Stranger from a strange land
EndpieceUndisturbed by anyone for thousands of years, it lay deep underground below where the city centre was later to grow. Who could have suspected that this unassuming rock (with a 3.5m girth) was to become a local media star and give the local authorities a bit of a headache? Its five minutes of fame began during an exceptionally warm March in 2011 after construction workers digging the second metro line came across it. The stone was excavated and for the first few months it didn’t raise much interest among the locals. But things were a little different at city hall. A commission was held to determine the fate of this ice age relict and our erratic even got its own separate file in which all the documentation about it could be collected. Meanwhile the boulder was enjoying the sun that it hadn’t seen for thousands of years – except that it didn’t get much sunbathing in because that year the weather was exceptionally capricious. However, all was about to change. The story was picked up by the media during the summer doldrums when there was nothing else to write about and it turned out that a rock could be a hot political issue. There were even those who came forward offering to take care of the wanderer– This initiative as befits activists, was proposed by a youth party. It didn’t come to anything because officials argued that in order to get rid of the rock the city had to follow the appropriate procedures, evaluate the stone, conduct the necessary research and invite tenders. If this natural feature turned out to be of historic importance, the value of the find might even be comparable to da Vinci’s ‘Lady with an Ermine’. It seemed that the stone’s importance was even greater than its proportions although in the end the authorities, tired of fielding journalist’s questions began to argue that it was nothing more than a bit of newspaper gossip.
It’s hard to say what opinion the rock itself had about all of this because, as is widely known travellers from the North do not make great conversationalists. And anyway, so much more was now beginning to happen in the world that the care that journalists had once had for its fate waned.
The erratic just lay motionless, slightly hidden away and forgotten about next to the construction site office on Plac Defilad. Its five minutes of fame had ended.

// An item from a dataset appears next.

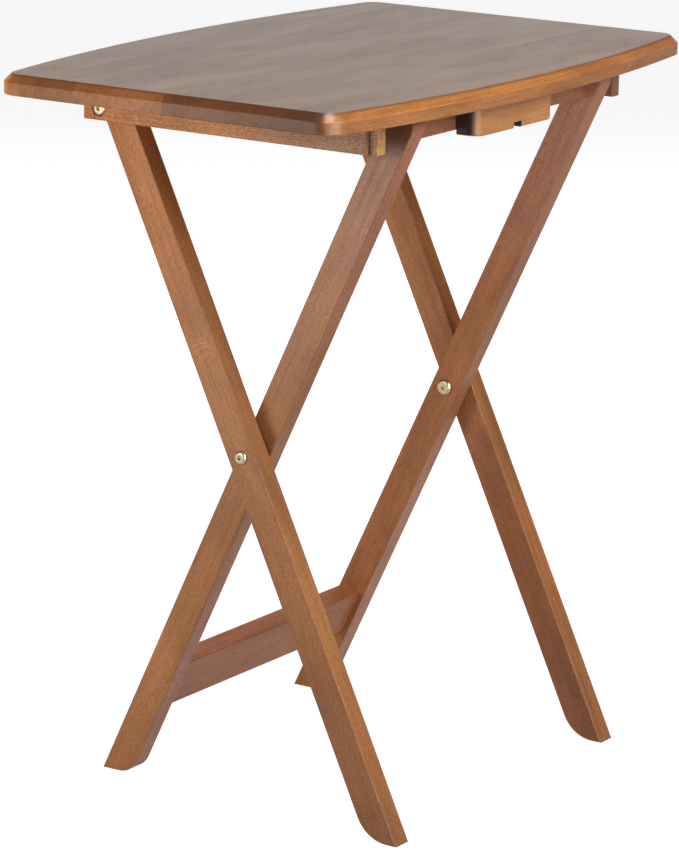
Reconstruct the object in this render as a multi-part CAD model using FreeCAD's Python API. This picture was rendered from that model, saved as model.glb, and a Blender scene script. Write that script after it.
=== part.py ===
import FreeCAD, Part
import math
import os
from FreeCAD import Vector

# Folding tray table. Millimetres, +Z up, origin on the floor under the middle of the tabletop.
# +X runs along the long side of the top, -Y is the catch side, where the block stops the inner legs.

# Tabletop
TOP_LENGTH = 585.0
TOP_SHORT_SIDE = 348.0
TOP_BOW = 28.0
TOP_HEIGHT = 660.0
TOP_THICK = 18.0
TOP_CORNER_R = 22.0
TOP_BEVEL = 7.0
TOP_LOWER_ROUND = 1.2
UNDERSIDE = TOP_HEIGHT - TOP_THICK

# Leg frames: each X lies in a plane of constant X
LEG_WIDE = 29.0
LEG_THICK = 20.8
LEG_LEAN = 25.1
CROSS_Y = -13.0
CROSS_Z = 326.0
OUTER_LEG_FACE = 187.8
LAYER_GAP = 1.2
INNER_LEG_FACE = OUTER_LEG_FACE - LEG_THICK - LAYER_GAP
FRAME_HALF = INNER_LEG_FACE - LEG_THICK
OUTER_FOOT_ROUND = 34.0
INNER_FOOT_ROUND = 22.0
INNER_TOP_GAP = 0.8
INNER_TOP_FRONT_R = 9.0
INNER_TOP_BACK_R = 5.0
LEG_EDGE_ROUND = 1.2

# Pivot between the outer legs and the cleats
PIVOT_Y = 131.0
PIVOT_Z = 622.3

# Cleats
CLEAT_THICK = 15.6
CLEAT_FACE = OUTER_LEG_FACE + LAYER_GAP + CLEAT_THICK
CLEAT_TALL = 30.0
CLEAT_FRONT_Y = -159.0
CLEAT_BACK_Y = 147.0
CLEAT_STEP_LONG = 9.0
CLEAT_STEP_DEEP = 3.0
CLEAT_EDGE_ROUND = 1.0

# Top rail and lower stretcher, between the inner legs
RAIL_FRONT_Y = -157.0
RAIL_THICK = 13.0
RAIL_LOW_Z = 617.0
RAIL_HIGH_Z = 640.0
STRETCHER_WIDE = 48.0
STRETCHER_THICK = 18.0
STRETCHER_BELOW_CROSS = 261.0
BAR_EDGE_ROUND = 1.0
DOWEL_R = 4.0
DOWEL_FIT = 0.03
DOWEL_HALF_LONG = 15.0
DOWEL_SPACING = 24.0

# Catch block
BLOCK_MIDDLE_X = -12.0
BLOCK_LONG = 128.0
BLOCK_THICK = 23.0
BLOCK_BACK_Y = -158.0
BLOCK_LOW_Z = 613.0
BLOCK_CORNER_R = 13.0
BLOCK_EDGE_ROUND = 2.0
SLOT_WIDE = 13.0
SLOT_TALL = 5.5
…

Now, it’s the spring of 2017 six years since the stone’s excavation. What has happened to the find that was supposedly worth as much as a da Vinci? Well, as is the case with most rocks, it’s not about to embark upon any long-distance travelling of its own accord. The building site office has disappeared from the square. No tender was held and there was no auction. But the erratic’s doing quite well – it lies where it was left by its friends from the construction industry, soaking up the rays of the spring sun. You have to admit, though, that it could have been much worse. At least it didn’t share the fate of its larger companion which was discovered more or less at the same time at the building site of an office building on ul. Próżna. This colossus weighing in at twenty or thirty tonnes with a girth of around 11m had journeyed all the way down from Uppsala. It had to be blasted out as it was not possible to dig it out in one piece. Also our rock was not “disappeared” like six of its friends who had been named natural features of historic importance and made to ornament Warsaw’s streets and squares. In 2013 it was discovered that they had vanished and they were never heard of again – perhaps they’d been crushed up into gravel and ended up on someone’s driveway?
Perhaps I’m carping on a bit. Indeed I probably am. After all this rock had lain underground for thousands of years and nothing had happened to it. It’s not about to crumble into dust sitting in Defilad square, that’s for sure. However, if – over a period of six years – the fate of a humble stone couldn’t be decided, is there any chance of the city centre being developed before the coming of the next ice age? Our erratic is probably in no hurry and it probably doesn’t mind this neglect. So there’s every likelihood it’ll see through another great freeze at its site next to the Palace of Culture. Well that is unless some devious stoneworker takes an interest in it and our traveller from distant lands ends up surfacing the yard of someone’s suburban home.